What lessons are "not" learned?  Mistakes of the past are repeated, to begin with, including these basic no-no's:

  • burying the innovation team under bureaucracy
  • conversely, treating them as super-stars more valuable than the rank and file doing the dirty work of pulling in revenue and satisfying clients
  • choosing people to "lead" the team who can't communicate and can't relate, and
  • sounding the trumpet for innovation but then shooting down every actual proposal brought forward.

More interesting is what does work at fostering innovation, and I'm pleased to report that Prof. Kanter's very first recommendation is to "look for small innovations, not just blockbusters," as this has long been one of my themes when asked to discuss innovation or creativity.  Indeed, one of chief lessons of Clayton Christensen's classic, The Innovator's Dilemma, is that small creations with, initially, minimal functionality, can grow up into the category-killers that slay the incumbents.   The other problem with swinging for the fences is that, sad to report, it's typically beyond we mere mortals' ability to envision the entire business ecosystem needed to let an innovation truly flourish and, locked in to current assumptions, we either clone what we're familiar with or suffer a complete meltdown of vision.  An example?  Ken Olsen, co-founder of Digital Equipment Corporation, famously said in 1977 that "there is no reason for any individual to have a computer in his home."

Another message is to keep lines of communication actively and vigorously open, between the innovation teams and the people who are keeping the trains running on time.  You can only imagine the types of resentful, self-defeating behavior that could be engendered by treating the new team as presumptive keepers of the keys to the future.

Perhaps the most helpful piece I'm aware of in terms of getting a handle on innovation is also from "Working Knowledge," Why Managing Innovation is Like Theater, which also argues for "exploration, adjustment, and improvisation."   This is particularly true of the type of work lawyers do:

"knowledge work, which adds value in large part because of its capacity for innovation, can and often should be structured as artists structure their work.
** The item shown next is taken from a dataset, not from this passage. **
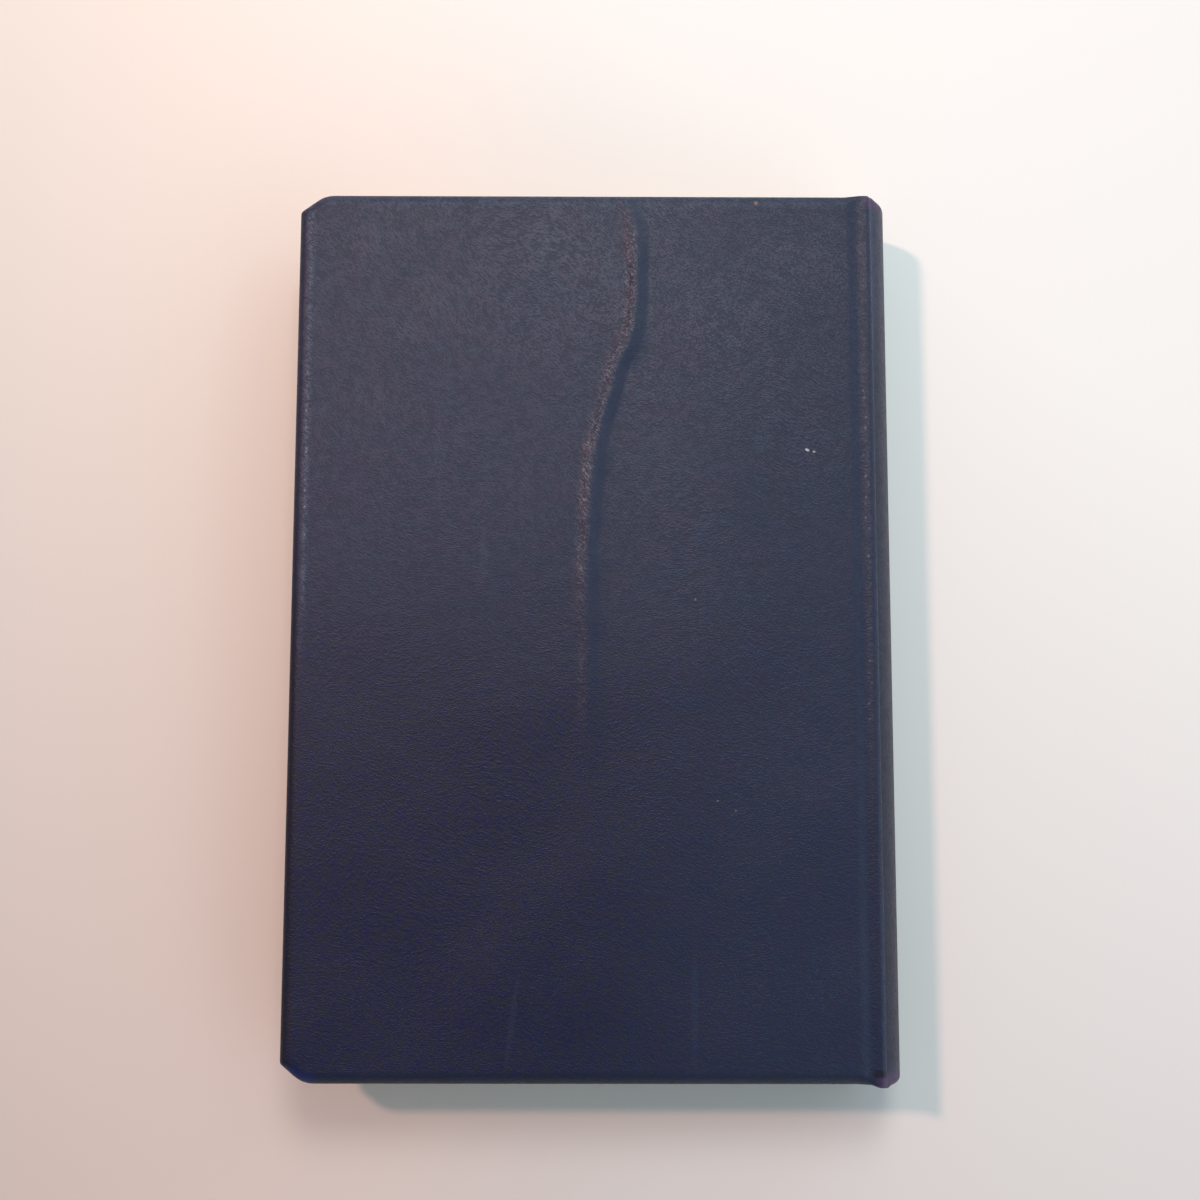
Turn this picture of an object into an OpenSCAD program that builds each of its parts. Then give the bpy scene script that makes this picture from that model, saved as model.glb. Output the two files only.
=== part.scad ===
// Hardback book, cloth over boards, closed and lying flat on its front cover.
// Millimetres. X runs from the fore-edge to the spine, Y from tail to head, Z up.

/* [Text block] */
// Height of the leaves, from tail to head
page_h = 186; // [140:1:240]
// Width of the leaves, from the shoulder crest to the fore-edge
page_w = 122.4; // [90:0.1:170]
// Thickness of the pressed leaves
block_t = 16; // [12:0.5:30]
// Depth of the hollow in the fore-edge
fore_hollow = 3.5; // [1:0.1:5]

/* [Covers] */
// Thickness of a board
board_t = 2.6; // [1.8:0.1:4]
// How far a cover reaches past the leaves
square_w = 3; // [2:0.1:6]
// Distance from the hinge axis to the joint edge of a board
joint_gap = 4.6; // [4.2:0.1:9]
// Rounding of the outer edges of a cover
edge_r = 2; // [1:0.1:2.2]
// Rounding of the inner edges of a cover
inner_edge_r = 0.6; // [0.3:0.1:0.8]
// Reach of the clipped head corner along the head
head_clip_x = 5.4; // [3:0.1:9]
// Reach of the clipped head corner along the fore-edge
head_clip_y = 3.9; // [3:0.1:9]
// Reach of the clipped tail corner along the tail
tail_clip_x = 7.3; // [3:0.1:9]
// Reach of the clipped tail corner along the fore-edge
tail_clip_y = 4.1; // [3:0.1:9]

/* [Cloth] */
// Thickness of the covering cloth
cloth_t = 0.45; // [0.35:0.05:0.55]
// How far the cloth is turned in over the boards
turn_in = 15; // [8:1:25]
// Depth of the groove along the joint
groove_depth = 0.5; // [0.3:0.05:1]
// Distance from the hinge axis to the bottom of the groove
groove_x = 2; // [1.8:0.1:3]

/* [Spine] */
// Radius of the rounded crest of cloth over each shoulder
crest_r = 1.2; // [1.1:0.05:1.4]
// How far the crest lies below the face of the cover
crest_drop = 0.1; // [0:0.05:0.4]
// How far the rounded spine stands out past the hinge axis
spine_bulge = 5.9; // [5.5:0.1:8]
// Radius of the rolled head cap and tail cap
cap_r = 2.6; // [2.2:0.1:3]
// How far the caps reach past the covers
cap_bulge = 0.6; // [0:0.1:1]

/* [Linings] */
// Thickness of an endpaper
paper_t = 0.2; // [0.1:0.05:0.3]
// Thickness of the mull
mull_t = 0.15; // [0.1:0.05:0.2]
// Thickness of the paper liner on the mull
liner_t = 0.25; // [0.15:0.05:0.4]
// Thickness of the card inlay in the spine
inlay_t = 0.6; // [0.4:0.05:0.8]
// Hollow between the liner and the inlay
hollow_t = 0.5; // [0.5:0.05:1]
// Width of a mull flange on its board
flange_w = 20; // [10:1:35]
// How far the mull stops short of head and tail
mull_short = 13; // [5:1:25]
// Thickness of the headband and the tailband
band_d = 1.7; // [1:0.1:1.9]

/* [Wrinkle] */
// Height of the buckled fold in the back cover's cloth
fold_h = 0.85; // [0.4:0.05:1.2]
// Width of its flank towards the fore-edge
fold_left = 2.3; // [1:0.1:4]
// Width of its flank towards the spine
fold_right = 2.9; // [1:0.1:4]
// Distance from the fore-edge to the straight part of the fold
fold_x = 64; // [30:1:80]
// Length of the fold, from the head downwards
fold_len = 128; // [60:1:135]

/* [Fit] */
// Clearance between pieces that move against each other
play = 0.3; // [0.25:0.05:0.4]
// Film of glue between the round layers of the spine
glue_t = 0.03; // [0.01:0.01:0.05]

/* [Hidden] */
$fn = 96;
thin = 0.01;
far = 400;
// Excess of a cutting shape past what it cuts
over = 1;

cloth_col = "#3d3c4b";
board_col = "#a3967f";
paper_col = "#e9dfc6";
leaf_col = "#ded0ae";
mull_col = "#d8d3c2";
card_col = "#8d8676";
band_col = "#7a4652";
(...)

Managers should look to collaborative artists rather than to more traditional management models if they want to create economic value in this new century."

Fine, but how do artists "structure their work?" Essentially, through cheap and rapid iteration, a/k/a practice. Rather than trying to get it right the first time, focus on keeping the cost of re-doing it low. The flow is:

  • try
  • learn
  • reconfigure

This essentially substitutes experience for analysis, which is going to make the lawyers in the audience extremely uncomfortable at first blush.  All I can say is, "try it, it works." 

So:  We are being called upon to innovate as never before, something which:  (a)  We have a lousy track record of;   (b) We tend to instinctively recoil from; (c) Requires us to substitute experience for analysis, and substitute experimentation for perfection.

But really, we have no choice.  So we may as well try to be good at it.